JJ: Do you think the comedic improvisation you studied at Second City helped you hone your craft?

AA: I was with Second City for two years, but it felt like 30. It was incredibly dense and compacted, like a whole lifetime of study. Improvisation is very much a part of my work. I think people recognize that when they hire me. That's part of the way I work, and nobody seems to be afraid of it. I don't like to improvise on camera, but I like to use it as kind of a rehearsal technique, helping to sometimes get the dialogue a little richer.

JJ: I understand that you don't place a lot of importance on awards?

AA: Only when I lose. [laughs] There's no such thing as the best performance; it's arbitrary. What makes something the best performance? When you get 100 people who say this is the best performance, and they're all kind of titillated by that performance, and there's another performance that changed 15 people's lives, what's the gauge? Because 500 people like something, does that make it better than something that three people like?

JJ: I've read that you have a great affection for films from the 1930s and 1940s. Do you feel they made better films then?

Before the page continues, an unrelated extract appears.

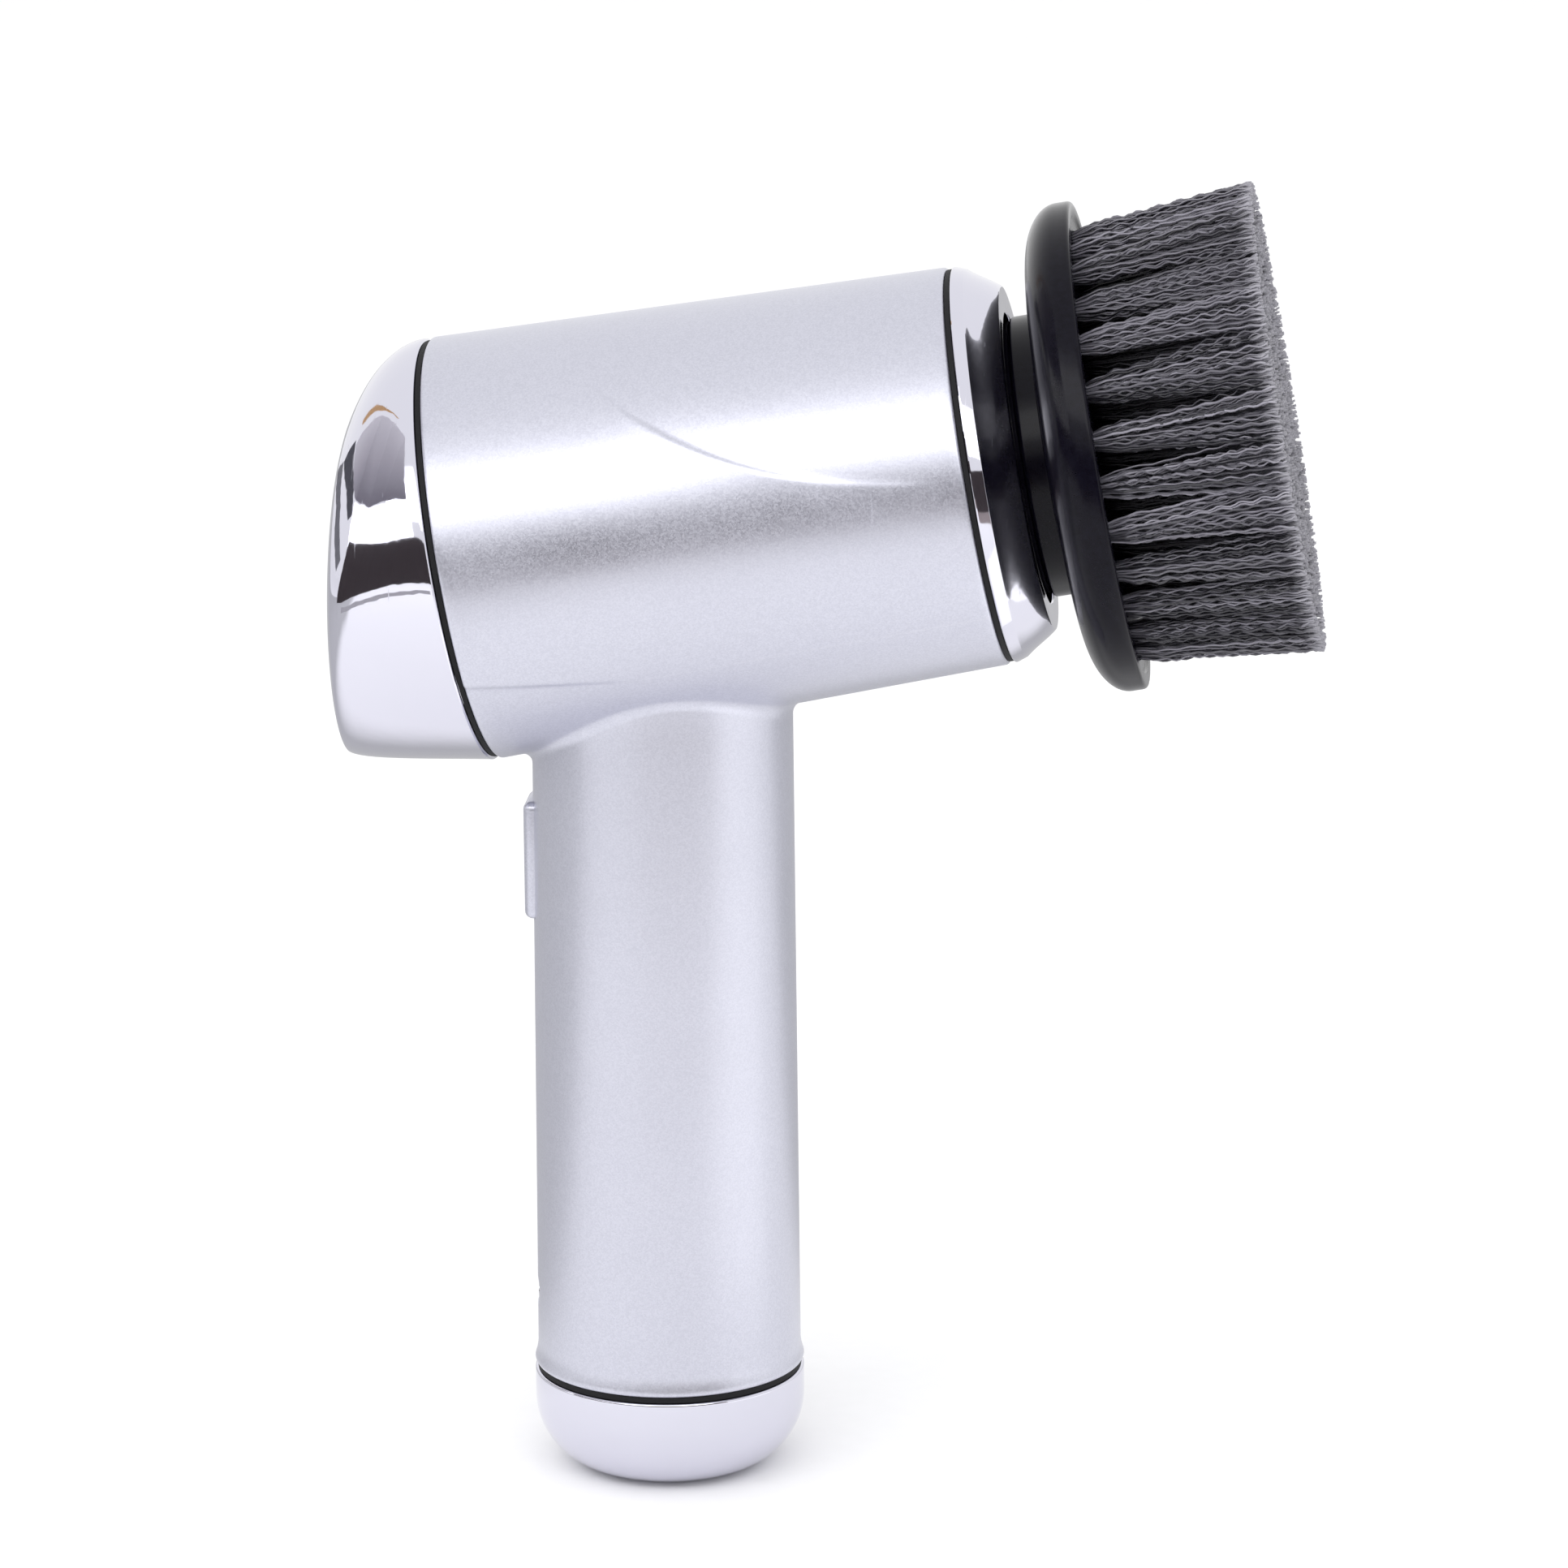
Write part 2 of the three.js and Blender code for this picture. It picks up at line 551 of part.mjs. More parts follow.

AA: Part of the reason is that there was a greater community then. When they talk about "Little Miss Sunshine," they talk about the great ensemble work. Well, that comes to me as a shock. I feel like every film should be great ensemble work. I have no interest in a film where one or two people are featured and everyone else is kind of a wash, you can put anybody in it and it doesn't make much difference. The films of the '30s and '40s, and particularly people like Frank Capra, were at the forefront of this. There could be 100 characters and you remember every one of them. The minute they come on the film, they have something definitive and memorable to contribute. I was a huge, huge admirer of [Jean] Renoir, who epitomized this sense of community. You want to jump up on the screen and be a part of what's going on. It was so rich and loving, such an extraordinary rich tapestry of life. I think all films should be like that.